My negative behaviors were trying to fit in. From hanging out with my brother, I saw him getting fast money and having fun, and I wanted that. I decided to start using drugs too. I didn’t realize how much it would affect my family and my community.
Now that I broke that cycle and I am sober, I want to help everyone else break the cycle too."
My drug use affected my family by causing me to lose their trust. They started to put dead bolts on their bed room doors. They would not leave the house with me there because they knew that I would rob them. They were scared and worried that they would wake up and have nothing because of my addiction. I realize now that what I was doing to them was not right because they are always there for me when I need them.

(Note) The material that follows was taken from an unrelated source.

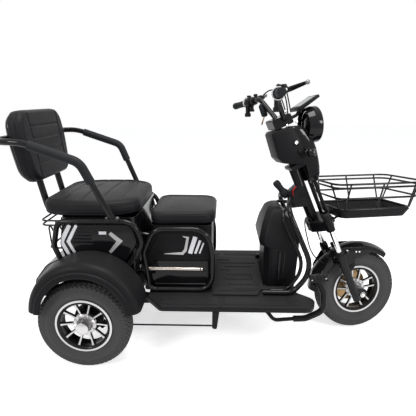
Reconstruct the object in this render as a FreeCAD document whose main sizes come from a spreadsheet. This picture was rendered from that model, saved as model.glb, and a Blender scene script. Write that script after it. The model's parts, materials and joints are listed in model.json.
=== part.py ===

My drug use also affected my community because people knew I was a thief, and I robbed. People did not want their children to hang out with me because of what I would do to get high. People looked at me like I was a bad influence because whoever hung out with me would start using drugs. People that I hung out with would try to fit in with me and my crowd. My friends would start going through the same cycle that I went through. I now realize that I was bringing people down with me to face the same struggle I am currently facing. I should have just struggled alone. Instead, people that followed me are also struggling, and now that I am sober they are making the same mistakes that I am now trying to avoid. I feel ashamed, but I can still help them break the cycle.
I realize now that my actions affected a lot of people’s lives. I feel that I could have just struggled by myself. I feel ashamed. Now that I broke that cycle and I am sober, I want to help everyone else break the cycle too.